When I got remarried I felt like I was in a tug of war. My wife naturally wanted top billing. The only problem was that I decided to marry so that my relationship with Julie could be on firmer ground. I learned it is impossible to keep my wife and Julie from not getting along. Julie went to college. We kept in contact with my tmobile phone I gave her. Then the plan became too expensive. It made sense to use my wife's Sprint plan to save money. Ever since that happened there was a drifting apart. Julie was given a smart phone by her mother. The other phone was put in a safe place until my wife Sharon decided she wanted it back, since Julie did not want it anyway.

My heart was broken when I realized that I had given Julie the phone to keep in touch. I felt betrayed. The tears flooded forth out of my eyes and would not stop. There was a flood of emotion that could not be stopped. I survived to see just how much I loved my little girl.
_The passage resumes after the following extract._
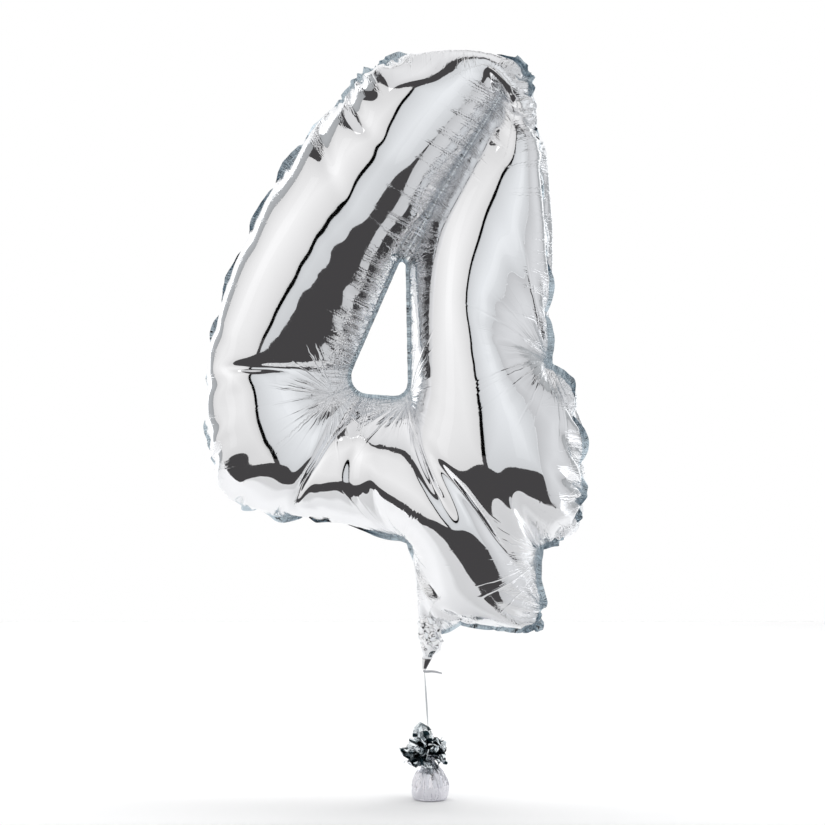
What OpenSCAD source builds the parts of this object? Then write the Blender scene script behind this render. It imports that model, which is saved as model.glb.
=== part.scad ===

On Father's day I asked her to take a trip with me to Massachusetts. She was all excited to go. She had not gone to Massachusetts in at least eight years which was when I took her with her older brother. The day to plan the trip drew near and for some strange reason she backed away from wanting to go. She had a good excuse. School and lab work consumed her time. It just did not make sense!! Why the sudden change of heart? I finally got reconnected to her and got the semblance of an answer. She said she was real stressed and felt bad she did not call me back. She then went on to tell me that she had not talked to her professor yet and then wondered if I would still go to Massachusetts if she did not. It was then that I knew the inevitable chain of events had taken place. Julie had grown up and she was no longer my little girl. So here I sit trying to fight back tears long enough to finish a blog. Anybody got any kleenex?